Set problem:
Starting with the first line of the data that follows, transcribe every line verbatim until the line containing "lip_neck_round = 1.2" has been transcribed.

Dataset:

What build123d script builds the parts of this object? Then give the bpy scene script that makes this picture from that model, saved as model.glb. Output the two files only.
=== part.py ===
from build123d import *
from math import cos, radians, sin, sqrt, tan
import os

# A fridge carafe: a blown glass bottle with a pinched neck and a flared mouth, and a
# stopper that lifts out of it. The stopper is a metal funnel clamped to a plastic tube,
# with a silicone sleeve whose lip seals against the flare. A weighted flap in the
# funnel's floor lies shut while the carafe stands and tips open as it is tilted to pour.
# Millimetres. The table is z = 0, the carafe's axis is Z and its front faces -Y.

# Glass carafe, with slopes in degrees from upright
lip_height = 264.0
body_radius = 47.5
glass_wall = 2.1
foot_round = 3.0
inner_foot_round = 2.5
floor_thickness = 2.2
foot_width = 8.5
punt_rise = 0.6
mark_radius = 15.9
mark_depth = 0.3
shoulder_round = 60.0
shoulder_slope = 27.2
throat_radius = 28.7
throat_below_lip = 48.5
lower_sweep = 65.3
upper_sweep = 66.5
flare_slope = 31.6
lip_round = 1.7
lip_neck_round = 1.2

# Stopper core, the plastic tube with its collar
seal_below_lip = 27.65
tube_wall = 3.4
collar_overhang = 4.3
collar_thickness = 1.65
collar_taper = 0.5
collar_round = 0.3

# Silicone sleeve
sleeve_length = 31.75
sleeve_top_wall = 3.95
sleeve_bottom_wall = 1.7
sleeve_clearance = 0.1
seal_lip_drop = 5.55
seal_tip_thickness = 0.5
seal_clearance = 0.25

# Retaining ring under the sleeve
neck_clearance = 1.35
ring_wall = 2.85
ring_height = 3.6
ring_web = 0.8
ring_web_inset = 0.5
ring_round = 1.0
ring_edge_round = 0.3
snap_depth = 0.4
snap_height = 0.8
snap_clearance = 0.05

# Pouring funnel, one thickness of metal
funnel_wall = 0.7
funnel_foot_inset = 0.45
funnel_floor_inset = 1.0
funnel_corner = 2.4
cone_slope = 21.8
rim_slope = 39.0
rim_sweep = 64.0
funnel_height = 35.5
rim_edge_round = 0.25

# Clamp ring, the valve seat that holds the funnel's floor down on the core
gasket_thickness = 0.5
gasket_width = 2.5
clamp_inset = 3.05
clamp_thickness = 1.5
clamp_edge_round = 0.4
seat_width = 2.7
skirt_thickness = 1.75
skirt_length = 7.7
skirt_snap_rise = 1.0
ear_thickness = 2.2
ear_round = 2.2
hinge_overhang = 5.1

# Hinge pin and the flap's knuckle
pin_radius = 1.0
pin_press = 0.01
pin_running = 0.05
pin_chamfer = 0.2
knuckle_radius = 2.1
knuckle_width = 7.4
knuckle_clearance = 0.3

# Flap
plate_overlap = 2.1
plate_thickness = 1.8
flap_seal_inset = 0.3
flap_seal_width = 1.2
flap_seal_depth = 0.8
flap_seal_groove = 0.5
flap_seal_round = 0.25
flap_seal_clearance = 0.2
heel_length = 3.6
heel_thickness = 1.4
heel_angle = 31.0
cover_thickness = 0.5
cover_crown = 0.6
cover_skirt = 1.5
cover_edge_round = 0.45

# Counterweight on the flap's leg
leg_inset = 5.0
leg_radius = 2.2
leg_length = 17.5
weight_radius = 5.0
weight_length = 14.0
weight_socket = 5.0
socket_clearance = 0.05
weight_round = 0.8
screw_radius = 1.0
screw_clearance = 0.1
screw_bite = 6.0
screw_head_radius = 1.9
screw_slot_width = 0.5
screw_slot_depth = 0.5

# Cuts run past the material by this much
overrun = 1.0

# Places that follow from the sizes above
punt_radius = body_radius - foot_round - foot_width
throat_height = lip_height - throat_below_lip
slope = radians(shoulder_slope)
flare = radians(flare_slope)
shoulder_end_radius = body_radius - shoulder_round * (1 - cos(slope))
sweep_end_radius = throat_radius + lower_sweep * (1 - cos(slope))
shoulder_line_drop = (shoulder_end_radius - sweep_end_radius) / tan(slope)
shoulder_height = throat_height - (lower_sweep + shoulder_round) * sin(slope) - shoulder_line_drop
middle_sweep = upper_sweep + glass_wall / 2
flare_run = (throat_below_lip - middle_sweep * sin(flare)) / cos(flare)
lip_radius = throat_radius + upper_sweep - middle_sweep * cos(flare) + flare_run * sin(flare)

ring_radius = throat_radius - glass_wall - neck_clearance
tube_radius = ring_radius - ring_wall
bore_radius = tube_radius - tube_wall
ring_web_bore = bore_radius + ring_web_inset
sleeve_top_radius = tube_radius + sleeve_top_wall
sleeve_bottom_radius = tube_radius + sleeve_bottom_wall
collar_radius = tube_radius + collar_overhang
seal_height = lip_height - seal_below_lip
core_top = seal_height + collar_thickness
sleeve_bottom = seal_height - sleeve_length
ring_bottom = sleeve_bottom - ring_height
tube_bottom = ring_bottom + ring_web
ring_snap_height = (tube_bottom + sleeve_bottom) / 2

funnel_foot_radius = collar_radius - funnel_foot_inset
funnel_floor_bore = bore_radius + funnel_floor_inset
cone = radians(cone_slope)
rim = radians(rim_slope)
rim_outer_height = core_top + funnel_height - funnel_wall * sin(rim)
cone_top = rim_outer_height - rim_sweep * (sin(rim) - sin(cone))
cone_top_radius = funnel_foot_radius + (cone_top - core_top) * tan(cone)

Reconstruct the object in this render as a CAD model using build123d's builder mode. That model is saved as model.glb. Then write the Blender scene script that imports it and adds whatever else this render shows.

Written solution:
What build123d script builds the parts of this object? Then give the bpy scene script that makes this picture from that model, saved as model.glb. Output the two files only.
=== part.py ===
from build123d import *
from math import cos, radians, sin, sqrt, tan
import os

# A fridge carafe: a blown glass bottle with a pinched neck and a flared mouth, and a
# stopper that lifts out of it. The stopper is a metal funnel clamped to a plastic tube,
# with a silicone sleeve whose lip seals against the flare. A weighted flap in the
# funnel's floor lies shut while the carafe stands and tips open as it is tilted to pour.
# Millimetres. The table is z = 0, the carafe's axis is Z and its front faces -Y.

# Glass carafe, with slopes in degrees from upright
lip_height = 264.0
body_radius = 47.5
glass_wall = 2.1
foot_round = 3.0
inner_foot_round = 2.5
floor_thickness = 2.2
foot_width = 8.5
punt_rise = 0.6
mark_radius = 15.9
mark_depth = 0.3
shoulder_round = 60.0
shoulder_slope = 27.2
throat_radius = 28.7
throat_below_lip = 48.5
lower_sweep = 65.3
upper_sweep = 66.5
flare_slope = 31.6
lip_round = 1.7
lip_neck_round = 1.2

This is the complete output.